Late in the second quarter, Michigan’s offense managed to finally start humming. As time started to dwindle away in the first half, junior quarterback Cade McNamara connected with sophomore wideout Roman Wilson for a 21-yard touchdown, getting the Wolverines on the board.

With only a few minutes remaining in the second quarter, the Nittany Lion’s offense seemingly found new life and got within field goal range, before kicking a long field goal to end the half. After two quarters of play, many could already tell that this game would be a classic. At the half, Michigan led 7-6.

After receiving the ball to start the third quarter, Michigan football would make easy work of the Penn State defense and score immediately. Less then four minutes into the half, McNamara would connect with Roman Wilson a second time, extending the Wolverines lead to eight points.

This touchdown would be the last points scored until midway through the fourth quarter in what quickly reverted back into a defensive battle between these two Big Ten blue bloods.

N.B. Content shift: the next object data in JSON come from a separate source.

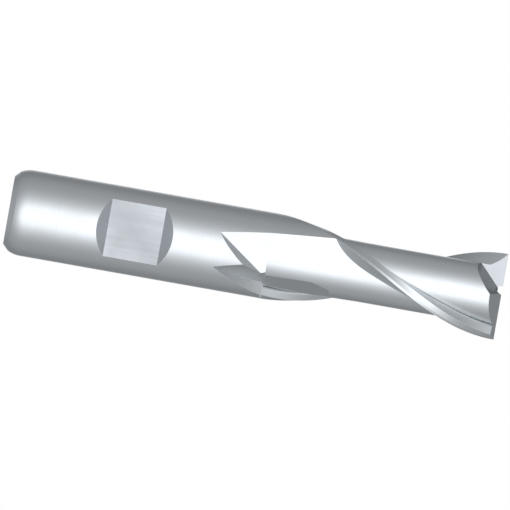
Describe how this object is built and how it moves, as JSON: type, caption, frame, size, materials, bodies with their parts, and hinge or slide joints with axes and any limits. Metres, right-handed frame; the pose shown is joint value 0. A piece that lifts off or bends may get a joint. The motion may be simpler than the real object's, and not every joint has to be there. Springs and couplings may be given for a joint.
{
  "type": "end mill",
  "caption": "Two-flute centre-cutting end mill with a right-hand helix and a cylindrical shank that has a side-lock clamping flat.",
  "frame": {"origin": "centre of the shank's end face, on the tool's axis", "axes": "+Z along the axis from the shank end to the cutting end; the clamping flat faces -Y; one tooth meets the tip at +X"},
  "size_m": [0.016, 0.016, 0.092],
  "materials": {
    "shank_steel": "cylindrically ground alloy steel",
    "tool_steel": "ground bright high-speed steel"
  },
  "bodies": {
    "root": {"shank": "shank_steel", "fluted_head": "tool_steel"}
  },
  "joints": []
}
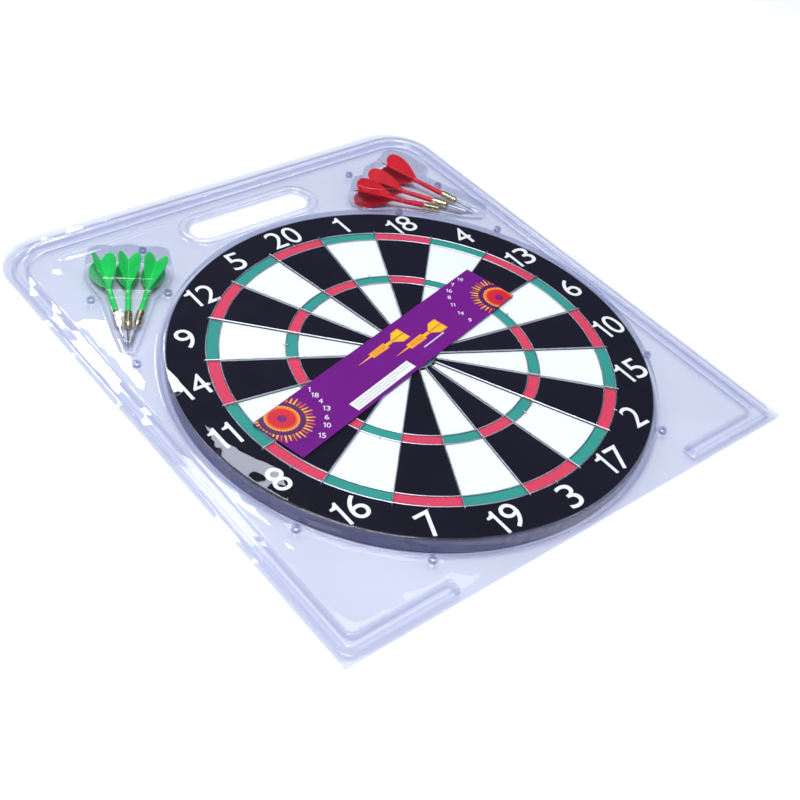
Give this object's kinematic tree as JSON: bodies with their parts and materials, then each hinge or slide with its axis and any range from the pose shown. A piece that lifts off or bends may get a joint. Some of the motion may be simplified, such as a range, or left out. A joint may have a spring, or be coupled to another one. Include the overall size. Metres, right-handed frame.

Michigan football and Penn State soon showed what Big Ten football is all about. In the cold of November with small amounts of snow falling every so often, both teams continued to pound every point of the opponents defense with no results. Suddenly, the game’s momentum changed.

The Nittany Lions would unleash an offensive and defensive attack on the Wolverines that Michigan’s sideline seemingly had no answer for. With 7:35 remaining in the game, Penn State quarterback Sean Clifford would pass for the teams first touchdown of the game. After converting on their two-point try, the Nittany Lions had the Wolverines right where they wanted them, tied up at 14-14.

Michigan’s offense would march back on the field, only a few minutes remaining and in need of points to escape Happy Valley with a win. They did the opposite. The Wolverines would go backwards before Penn State’s pass rush would get to Cade McNamara for a strip sack, which the Nittany Lions would recover and take over possession already in the red zone.

As Penn State took over, the crowd at Beaver Stadium, which had gone quiet for some time, roared back into the game. Nonetheless, stellar play from the Michigan defense would force the Nittany Lions into kicking a short field goal for the lead. With just less than six minutes remaining, Penn State led 17-14.

Many Michigan fans began to give up hope; after all, they had all seen this before. Michigan goes up on the road against a good team, gives up the lead late and can’t find their way back into the game. Same old Michigan.

Yet this team feels different, this game felt different, and this game’s outcome was different.